Meeting My First Black Gay Mentor : Essex Hemphill

By | April 13, 2013

When I came out, it was black men and being with them emotionally and physically that gave me such hope and excitement regarding my future.

I was 20 and full of longing and the belief that a great deal of the torture and “not enoughness” that came from the mouths of men who looked like me (with my grandfather being the only exception)would all be a thing of the past now that I could be honest and claim my desires.

I became heartbroken repeatedly when I met young black, gorgeous men who flat out refused to challenge their thinking and truly examine their allegiance to a patriarchal, imperialist culture that provided a few rewards but offered no love in return.

While love is powerful, it has its limits.

As black men who are targeted in a particular set of ways, our healing needs to be addressed in a particular set of ways.

After surviving the initial five years of dating black men, I began reading Essex Hemphill. When I stumbled onto his most prolific statement : the most radical/ revolutionary things black men can do is love each other, I was hooked.

The first time I heard this brilliant solution to so much of what menaces us, I was thrilled and frightened. This concept seemed so simple and so foreign. Didn’t sleeping with black men mean that you loved them ? After reading a conversation between bell hooks and Essex Hemphill, I realized that sexual partnering and true love where not identical.

Essex helped me define what I wanted to be and transformed my thinking regarding what it meant to be black, gay and male. Essex showed me via his writing that to be handed the gift and power that comes with being black, gay and male was indeed an honor and nothing to be ashamed or apologetic about for any reason at any time.

To combine these most delicate and profound entities would require a warrior like spirit and the guts to walk tall in a world that often sees us as either dangerous or sexual and nothing more. Months after discovering him via my voracious appetite for reading,I was able to meet and talk with him in person.

Essex Hemphill didn’t choose an identity. He created one.

This was extremely important for my younger self who was being schooled in very White Supremacist Self Hating ways.

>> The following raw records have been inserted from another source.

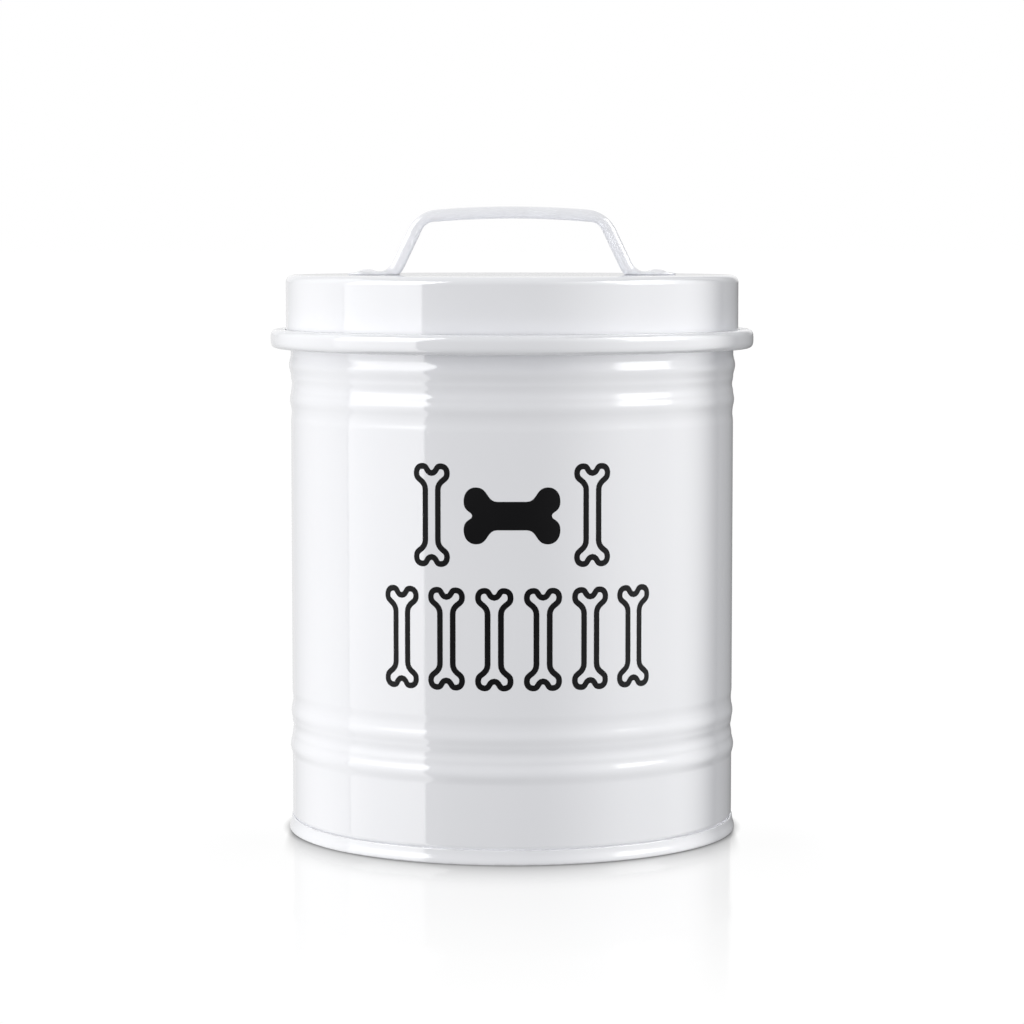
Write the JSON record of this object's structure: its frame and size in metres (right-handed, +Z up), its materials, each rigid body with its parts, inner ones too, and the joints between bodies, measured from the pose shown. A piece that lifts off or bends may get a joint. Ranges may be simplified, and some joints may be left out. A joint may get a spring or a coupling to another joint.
{
  "type": "pet food bin",
  "caption": "Round lidded bin of painted sheet steel with rolled beads, a slip-over lid with a curled edge and a strap handle across it.",
  "frame": {"origin": "centre of the foot, on the surface that the bin stands on", "axes": "+Z up along the bin's axis, handle's bar along X, printed side towards -Y"},
  "size_m": [0.1526, 0.1526, 0.1972],
  "materials": {
    "wall_enamel": "white gloss enamel on sheet steel",
    "print_ink": "black gloss ink printed on the wall's enamel",
    "base_enamel": "white gloss enamel",
    "lid_enamel": "white gloss enamel",
    "handle_enamel": "white gloss enamel",
    "rivet_enamel": "white enamel over a steel rivet",
    "zinc_steel": "bright zinc plate",
    "silicone": "milky matt silicone"
  },
  "bodies": {
    "bin": {"body_wall": "wall_enamel", "base_plate": "base_enamel"},
    "seal": {"lid_seal": "silicone"},
    "lid": {"lid_shell": "lid_enamel", "handle": "handle_enamel", "rivet_left": "rivet_enamel", "rivet_right": "rivet_enamel", "washer_left": "zinc_steel", "washer_right": "zinc_steel"}
  },
  "joints": [
    {"name": "lid_lift", "type": "slide", "parent": "bin", "child": "seal", "axis": [0, 0, 1], "range_m": [0, 0.1]},
    {"name": "lid_turn", "type": "hinge", "parent": "seal", "child": "lid", "pos_m": [0, 0, 0.1758], "axis": [0, 0, 1], "continuous": true}
  ]
}
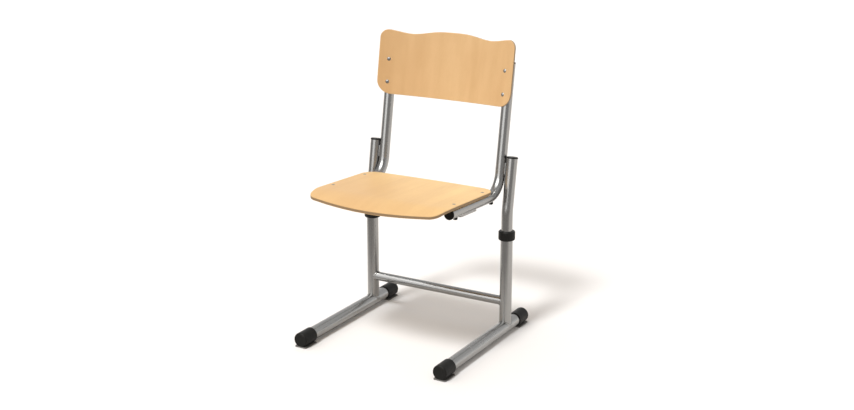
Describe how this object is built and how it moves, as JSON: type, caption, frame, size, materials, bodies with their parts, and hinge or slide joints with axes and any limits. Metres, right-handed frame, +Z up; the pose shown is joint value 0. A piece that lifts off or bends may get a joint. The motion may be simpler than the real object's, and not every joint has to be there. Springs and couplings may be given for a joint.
{
  "type": "school chair",
  "caption": "School chair on two runner feet, with telescoping posts that set its height, bent tube side frames, and a curved plywood seat and backrest.",
  "frame": {"origin": "on the floor, under the middle of the chair's box", "axes": "+Z up, the sitter faces -Y, +X to the sitter's left"},
  "size_m": [0.468, 0.4702, 0.7937],
  "materials": {
    "silver_steel": "satin silver, even",
    "zinc_steel": "zinc plated",
    "rivet_metal": "plain, slightly bright",
    "rivet_steel": "plain steel wire",
    "black_plastic": "fine moulded matt",
    "black_rubber": "matt",
    "beech_ply": "clear satin lacquer on beech"
  },
  "bodies": {
    "base": {"left_foot_tube": "silver_steel", "right_foot_tube": "silver_steel", "left_front_foot_cap": "black_plastic", "left_rear_foot_cap": "black_plastic", "right_front_foot_cap": "black_plastic", "right_rear_foot_cap": "black_plastic", "left_lower_post": "silver_steel", "right_lower_post": "silver_steel", "crossbar": "silver_steel", "foot_welds": "silver_steel", "crossbar_welds": "silver_steel", "left_collar": "black_plastic", "right_collar": "black_plastic", "left_lock_screw": "zinc_steel", "right_lock_screw": "zinc_steel", "left_lock_nut": "zinc_steel", "right_lock_nut": "zinc_steel"},
    "seat_frame": {"left_upper_post": "silver_steel", "right_upper_post": "silver_steel", "left_post_cap": "black_plastic", "right_post_cap": "black_plastic", "left_post_guide": "black_plastic", "right_post_guide": "black_plastic", "left_side_frame": "silver_steel", "right_side_frame": "silver_steel", "side_frame_welds": "silver_steel", "left_rail_plug": "black_plastic", "right_rail_plug": "black_plastic", "left_back_plug": "black_plastic", "right_back_plug": "black_plastic", "cross_plate": "silver_steel", "cross_plate_welds": "silver_steel", "rail_buffers": "black_rubber", "seat": "beech_ply", "seat_rivets": "rivet_metal", "seat_rivet_mandrels": "rivet_steel", "backrest": "beech_ply", "back_rivets": "rivet_metal", "back_rivet_mandrels": "rivet_steel"}
  },
  "joints": [
    {"name": "height_slide", "type": "slide", "parent": "base", "child": "seat_frame", "axis": [0, 0, 1], "range_m": [-0.04, 0.04]}
  ]
}
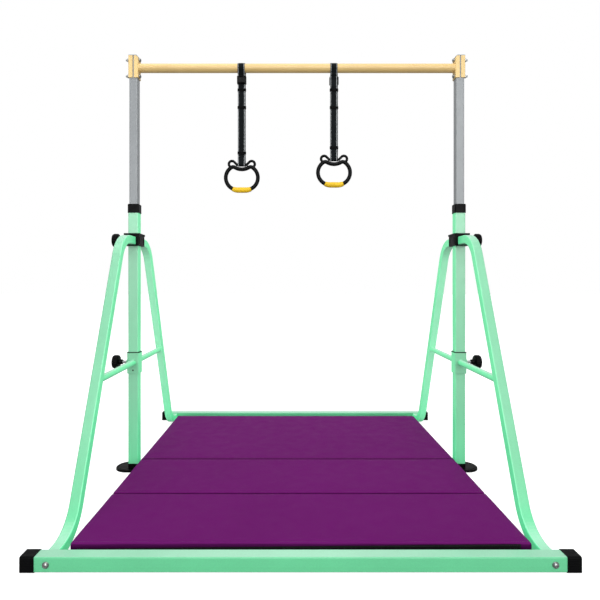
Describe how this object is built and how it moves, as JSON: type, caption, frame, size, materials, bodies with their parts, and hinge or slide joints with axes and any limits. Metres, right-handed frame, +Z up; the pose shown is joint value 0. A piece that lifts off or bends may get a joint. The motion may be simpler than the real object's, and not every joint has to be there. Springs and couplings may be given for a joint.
{
  "type": "gymnastics training bar",
  "caption": "Height-adjustable horizontal gymnastics bar on two A-frame supports, with strap-hung hand rings and a folding landing mat inside the base.",
  "frame": {"origin": "centre of the footprint, on the floor", "axes": "+X along the bar (to the right seen from the front), +Y from the front cross tube to the rear one, +Z up"},
  "size_m": [1.422, 1.4208, 1.5884],
  "materials": {
    "mint_paint": "semi-gloss powder coat",
    "grey_paint": "satin grey powder coat",
    "tan_paint": "satin pale tan powder coat",
    "black_plastic": "moulded, fine grain",
    "knob_plastic": "moulded, ribbed",
    "zinc_steel": "bright zinc plated",
    "webbing": "woven polyester webbing, pale edge stitching",
    "buckle_plastic": "moulded",
    "ring_plastic": "moulded, fine grain",
    "grip_rubber": "soft yellow grip",
    "mat_vinyl": "coated fabric over foam, stitched edges",
    "hook_loop": "hook-and-loop tape"
  },
  "bodies": {
    "stand": {"front_cross_tube": "mint_paint", "rear_cross_tube": "mint_paint", "front_left_cap": "black_plastic", "front_right_cap": "black_plastic", "rear_left_cap": "black_plastic", "rear_right_cap": "black_plastic", "left_front_leg": "mint_paint", "left_rear_leg": "mint_paint", "left_brace": "mint_paint", "left_sleeve_liner": "black_plastic", "left_apex_guide": "black_plastic", "left_outer_post": "mint_paint", "left_foot": "black_plastic", "left_collar": "black_plastic", "right_front_leg": "mint_paint", "right_rear_leg": "mint_paint", "right_brace": "mint_paint", "right_sleeve_liner": "black_plastic", "right_apex_guide": "black_plastic", "right_outer_post": "mint_paint", "right_foot": "black_plastic", "right_collar": "black_plastic", "base_bolts": "zinc_steel"},
    "lifting_bar": {"left_inner_post": "grey_paint", "left_post_plug": "grey_paint", "left_clamp_outer": "tan_paint", "left_clamp_inner": "tan_paint", "right_inner_post": "grey_paint", "right_post_plug": "grey_paint", "right_clamp_outer": "tan_paint", "right_clamp_inner": "tan_paint", "bar": "tan_paint", "clamp_bolts": "zinc_steel", "clamp_nuts": "zinc_steel"},
    "left_apex_knob_turning": {"left_apex_knob": "knob_plastic", "left_apex_screw": "zinc_steel"},
    "left_sleeve_knob_turning": {"left_sleeve_knob": "knob_plastic", "left_sleeve_screw": "zinc_steel"},
    "right_apex_knob_turning": {"right_apex_knob": "knob_plastic", "right_apex_screw": "zinc_steel"},
    "right_sleeve_knob_turning": {"right_sleeve_knob": "knob_plastic", "right_sleeve_screw": "zinc_steel"},
    "left_strap_hanging": {"left_strap": "webbing", "left_buckle": "buckle_plastic"},
    "left_buckle_cam": {"left_buckle_lever": "buckle_plastic"},
    "left_ring_hanging": {"left_ring": "ring_plastic", "left_grip": "grip_rubber"},
    "right_strap_hanging": {"right_strap": "webbing", "right_buckle": "buckle_plastic"},
    "right_buckle_cam": {"right_buckle_lever": "buckle_plastic"},
    "right_ring_hanging": {"right_ring": "ring_plastic", "right_grip": "grip_rubber"},
    "mat_rear": {"mat_rear_panel": "mat_vinyl", "mat_rear_seam": "mat_vinyl", "mat_rear_strip": "hook_loop"},
    "mat_middle": {"mat_middle_panel": "mat_vinyl", "mat_front_seam": "mat_vinyl"},
    "mat_front": {"mat_front_panel": "mat_vinyl", "mat_front_strip": "hook_loop"}
  },
  "joints": [
    {"name": "bar_height", "type": "slide", "parent": "stand", "child": "lifting_bar", "axis": [0, 0, 1], "range_m": [-0.468, 0]},
    {"name": "left_apex_knob_turn", "type": "hinge", "parent": "stand", "child": "left_apex_knob_turning", "pos_m": [-0.69, 0, 0.877], "axis": [-1, 0, 0], "continuous": true},
    {"name": "left_sleeve_knob_turn", "type": "hinge", "parent": "stand", "child": "left_sleeve_knob_turning", "pos_m": [-0.69, 0, 0.409], "axis": [-1, 0, 0], "continuous": true},
    {"name": "right_apex_knob_turn", "type": "hinge", "parent": "stand", "child": "right_apex_knob_turning", "pos_m": [0.69, 0, 0.877], "axis": [1, 0, 0], "continuous": true},
    {"name": "right_sleeve_knob_turn", "type": "hinge", "parent": "stand", "child": "right_sleeve_knob_turning", "pos_m": [0.69, 0, 0.409], "axis": [1, 0, 0], "continuous": true},
    {"name": "left_strap_swing", "type": "hinge", "parent": "lifting_bar", "child": "left_strap_hanging", "pos_m": [-0.212, 0, 1.542], "axis": [1, 0, 0], "range_deg": [-75, 75]},
    {"name": "left_ring_tilt", "type": "hinge", "parent": "left_strap_hanging", "child": "left_ring_hanging", "pos_m": [-0.212, 0, 1.16962], "axis": [1, 0, 0], "range_deg": [-60, 60]},
    {"name": "left_buckle_lever_open", "type": "hinge", "parent": "left_strap_hanging", "child": "left_buckle_cam", "pos_m": [-0.212, -0.0085, 1.5015], "axis": [1, 0, 0], "range_deg": [-75, 0]},
    {"name": "right_strap_swing", "type": "hinge", "parent": "lifting_bar", "child": "right_strap_hanging", "pos_m": [0.144, 0, 1.542], "axis": [1, 0, 0], "range_deg": [-75, 75]},
    {"name": "right_ring_tilt", "type": "hinge", "parent": "right_strap_hanging", "child": "right_ring_hanging", "pos_m": [0.144, 0, 1.18962], "axis": [1, 0, 0], "range_deg": [-60, 60]},
    {"name": "right_buckle_lever_open", "type": "hinge", "parent": "right_strap_hanging", "child": "right_buckle_cam", "pos_m": [0.144, 0.0085, 1.5015], "axis": [1, 0, 0], "range_deg": [0, 75]},
    {"name": "mat_lift", "type": "slide", "parent": "stand", "child": "mat_rear", "axis": [0, 0, 1], "range_m": [0, 0.15]},
    {"name": "mat_middle_fold", "type": "hinge", "parent": "mat_rear", "child": "mat_middle", "pos_m": [0, -0.027, 0.0455], "axis": [1, 0, 0], "range_deg": [-180, 0]},
    {"name": "mat_front_fold", "type": "hinge", "parent": "mat_middle", "child": "mat_front", "pos_m": [0, -0.3375, -0.0005], "axis": [1, 0, 0], "range_deg": [0, 180]}
  ],
  "couplings": [
    {"joint": "mat_front_fold", "follows": "mat_middle_fold", "ratio": -1}
  ]
}
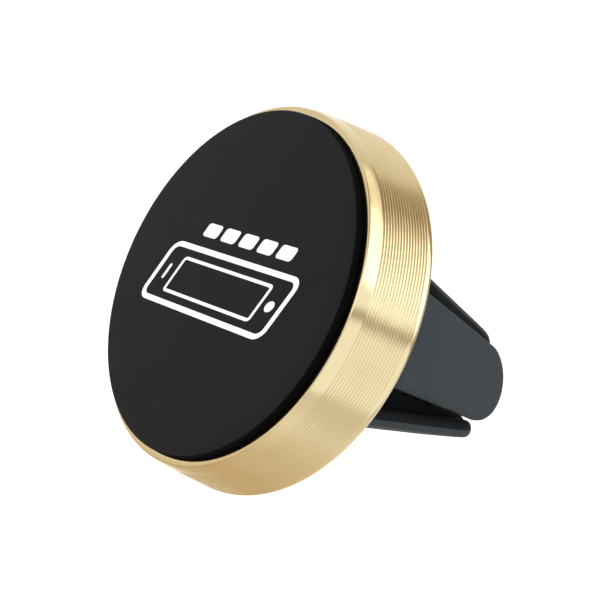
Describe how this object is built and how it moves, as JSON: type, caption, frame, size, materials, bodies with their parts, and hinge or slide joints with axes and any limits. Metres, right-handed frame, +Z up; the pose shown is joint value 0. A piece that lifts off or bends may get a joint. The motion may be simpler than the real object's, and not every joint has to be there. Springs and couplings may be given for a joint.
{
  "type": "magnetic vent phone mount",
  "caption": "Round magnetic phone holder with a grooved gold ring and dark pad, on a ball joint with a four-pronged rubber clip for air vent blades.",
  "frame": {"origin": "seat of the clip on its axis, where a vent blade meets the bottom of the slots", "axes": "+Y into the vent, -Y out of the phone face, +Z up; the narrow slot lies in the XY plane and the wide slot in the YZ plane"},
  "size_m": [0.04, 0.0383, 0.04],
  "materials": {
    "gold_aluminium": "turned and gold anodised, fine grooves, polished front and back bands",
    "face_rubber": "smooth satin",
    "silicone": "smooth matt silicone",
    "moulded_black": "fine spark-eroded texture",
    "acetal_black": "smooth",
    "acetal_white": "smooth",
    "nylon_black": "smooth",
    "adhesive": "film",
    "magnet": "nickel plated",
    "plated_steel": "zinc plated",
    "spring_steel": "tempered",
    "black_steel": "black oxide, polished ball",
    "brass": "knurled"
  },
  "bodies": {
    "clip": {"ball_stud": "black_steel", "thread_insert": "brass", "clip_core": "nylon_black", "boot_collar": "silicone"},
    "tilt_liner": {"ball_liner": "acetal_white"},
    "pan_cup": {"preload_cup": "spring_steel"},
    "head": {"face_pad": "face_rubber", "pad_adhesive": "adhesive", "trim_ring": "gold_aluminium", "magnet_carrier": "moulded_black", "magnet_1": "magnet", "magnet_2": "magnet", "magnet_3": "magnet", "magnet_4": "magnet", "magnet_5": "magnet", "magnet_6": "magnet", "yoke_plate": "plated_steel", "rear_cover": "moulded_black", "cover_screws": "plated_steel", "socket_ring": "acetal_black"},
    "prong_1": {"grip_1": "silicone", "tine_1": "spring_steel"},
    "prong_2": {"grip_2": "silicone", "tine_2": "spring_steel"},
    "prong_3": {"grip_3": "silicone", "tine_3": "spring_steel"},
    "prong_4": {"grip_4": "silicone", "tine_4": "spring_steel"}
  },
  "joints": [
    {"name": "head_tilt", "type": "hinge", "parent": "clip", "child": "tilt_liner", "pos_m": [0, -0.0092, 0], "axis": [1, 0, 0], "range_deg": [-18, 18]},
    {"name": "head_pan", "type": "hinge", "parent": "tilt_liner", "child": "pan_cup", "pos_m": [0, -0.0092, 0], "axis": [0, 0, 1], "range_deg": [-18, 18]},
    {"name": "head_spin", "type": "hinge", "parent": "pan_cup", "child": "head", "pos_m": [0, -0.0092, 0], "axis": [0, 1, 0], "continuous": true},
    {"name": "prong_1_flex", "type": "hinge", "parent": "clip", "child": "prong_1", "pos_m": [0.00601, 0.0003, 0.00601], "axis": [0.7071, 0, -0.7071], "range_deg": [0, 6], "stiffness_Nm_per_rad": 0.2},
    {"name": "prong_2_flex", "type": "hinge", "parent": "clip", "child": "prong_2", "pos_m": [-0.00601, 0.0003, 0.00601], "axis": [0.7071, 0, 0.7071], "range_deg": [0, 6], "stiffness_Nm_per_rad": 0.2},
    {"name": "prong_3_flex", "type": "hinge", "parent": "clip", "child": "prong_3", "pos_m": [-0.00601, 0.0003, -0.00601], "axis": [-0.7071, 0, 0.7071], "range_deg": [0, 6], "stiffness_Nm_per_rad": 0.2},
    {"name": "prong_4_flex", "type": "hinge", "parent": "clip", "child": "prong_4", "pos_m": [0.00601, 0.0003, -0.00601], "axis": [-0.7071, 0, -0.7071], "range_deg": [0, 6], "stiffness_Nm_per_rad": 0.2}
  ]
}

Creating an identity was very important for a young black queer who wanted to dream, create, evolve.

Essex Hemphill said you can do all of this and more.

Using his life as an example he illustrated to us younguns that we could dare to be fabulous, outspoken, clear, unashamed and committed to evolution by loving ourselves and those that look like us fully and healthfully.

My desire for a certain type of man was solidified when I met and critically engaged with the great Essex Hemphill some twenty years ago.

My love for black men was solidified.

Essex Hemphill was the ideal black man :brave, brilliant, self reflective, gentle and committed to constant and unapologetic growth.